Both of Jane’s parents were writers — her father was a journalist, and her mother wrote short stories and crossword puzzles. So child-Jane had the impression that all adults were writers. She acknowledged there were other jobs in the world, but assumed they were all authors when they weren’t working their non-writing jobs.

There were several times when I thought, I felt, I knew Jane was speaking directly to me.

She told us that she’s been other things, but she’s always been a writer. Like dancers and athletes who train and exercise every day, Jane writes every day, even if it’s as simple as title options or journaling or jotting notes for another story. I’d mentioned to her before her talk, how Emily Dickenson only had eight of her poems published while she was alive. Jane ammended that by saying it was seven poems. Then, during her talk, she brought up that very thing, adding that Emily Dickenson was “a neighbor,” living two towns away (when she lived). Jane quoted one of Emily’s poems called “Tell It All,” looking at life slantwise and how writers need todo the same.

Question and Answer Period and Beyond:

Six children came to the microphone to ask Jane questions. Two of the answers I find worthy of repeating here. 1) Q: How many years or days did it take you to write a book? A: The shortest was three days; the longest was twenty years. 2) Q: How much do you like writing? A: I’m never happier than when I am writing.

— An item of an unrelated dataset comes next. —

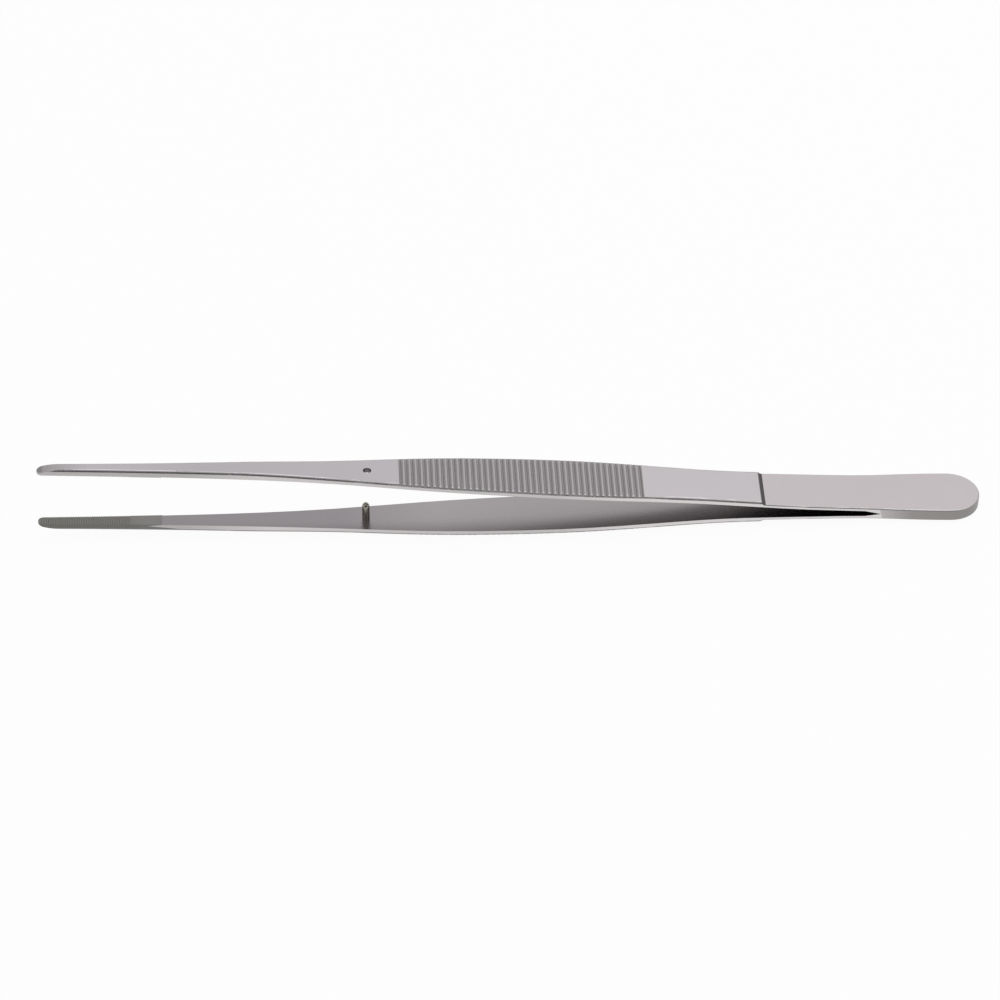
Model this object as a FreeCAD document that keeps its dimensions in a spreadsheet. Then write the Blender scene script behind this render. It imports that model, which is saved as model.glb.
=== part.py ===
import FreeCAD, Part
import math
import os
import Sketcher
from FreeCAD import Placement, Rotation, Vector

# Thumb forceps with a guide pin, in millimetres.
# Each leg is a forged and ground strip. The two legs are welded face to face at the heel, and their
# springiness opens them. A pin in the lower leg enters a hole in the upper leg when they close.
# A leg is drawn with X from the tips to the heel end, Y across and Z away from the plane between the legs.

# Driving dimensions: alias, value, what it is
SIZES = [
    ("overall_length", 200.0, "from the tips to the heel end"),
    ("weld_length", 21.5, "heel stretch where the legs are welded"),
    ("crotch_length", 3.5, "slope from the weld up to the ground inner face"),
    ("bend_start", 16.0, "heel end to the start of the spring's bend"),
    ("spring_radius", 599.0, "bend of the thinned spring"),
    ("spread_angle", 4.12, "steepest slope of a leg, in degrees"),
    ("straight_run", 2.0, "straight stretch between the spring's bend and the bow"),
    ("bow_radius", 1560.0, "bow of the grip back towards the axis"),
    ("front_angle", 0.45, "slope that is left at the tips, in degrees"),
    ("heel_thickness", 1.3, "one leg at the heel"),
    ("spring_thickness", 0.7, "one leg where it is ground thin"),
    ("grip_thickness", 1.24, "one leg from the step to the pin"),
    ("shaft_thickness", 1.57, "one leg at the thickest place of its shaft"),
    ("tip_thickness", 1.42, "one leg at the tip"),
    ("shaft_start", 41.0, "tips to the thickest place of the shaft"),
    ("swell_length", 26.0, "stretch in which the shaft swells from the grip's thickness"),
    ("step_position", 47.0, "heel end to the step behind the grip"),
    ("step_radius", 0.95, "hollow ground radius at the foot of the step"),
    ("tip_radius", 1.2, "round end of the tip, seen from above"),
    ("nose_length", 6.0, "tips to where the outer face starts to fall to the front edge"),
    ("nose_angle", 3.0, "slope at which that fall starts, in degrees"),
    ("nose_edge", 0.36, "metal that is left at the front edge"),
    ("heel_radius", 6.55, "full round heel end"),
    ("shoulder_radius", 0.5, "rounded outer edge of jaw, shaft and grip"),
    ("heel_edge_radius", 0.25, "rounded outer edge of spring and heel"),
    ("rib_count", 41, "cross grooves of the grip"),
    ("rib_pitch", 1.275, "spacing of the cross grooves"),
    ("rib_start", 76.6, "tips to the first cross groove"),
    ("rib_cutter_radius", 0.46, "round wheel that cuts the grooves"),
    ("rib_depth", 0.26, "depth of a cross groove"),
    ("jaw_length", 26.2, "jaw face that stands proud of the shaft"),
    ("jaw_proud", 0.1, "height of the jaw face above the shaft's inner face"),
    ("tooth_count", 38, "cross serrations of a jaw"),
    ("tooth_pitch", 0.5, "spacing of the serrations"),
    ("tooth_start", 0.7, "tips to the first serration"),
    ("tooth_width", 0.36, "width of a serration"),
    ("tooth_depth", 0.11, "depth of a serration"),
    ("pin_position", 69.45, "tips to the guide pin"),
    ("pin_diameter", 1.65, "guide pin"),
    ("pin_height", 4.1, "pin above the lower leg's inner face"),
    ("pin_nose", 1.1, "tapered nose of the pin"),
    ("pin_nose_radius", 0.5, "round end of the pin's nose"),
    ("guide_clearance", 0.15, "guide hole over the pin, on the diameter"),
    ("seat_clearance", 0.02, "pin seat over the pin, on the diameter"),
    ("blank_overhang", 1.0, "metal of the blank outside the finished outline"),
]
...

I was mean when I wasn’t writing.

When I mentioned to her before the talk, that thrice my manuscipts have made it to acquisition groups, she assured me that I just hadn’t found the right editor, and urged me to keep trying. After the talk another teacher friend and her teenaged daughter <wave to Jodine and Marissa> and I talked about Jane for a while, and then as they went up for a book signing, I decide to have Jane sign a third book for me. When I reached her, Jane reminded me not to give up (writing), and then, as she handed me back my book and I reached for it, she didn’t let go. She looked deep into me and said, “Keep in touch.” I was certain she meant I was to let her know as soon as I get that elusive book contract.

Oh, how I love my heroine, Jane Yolen. I want to be just like her when I grow up.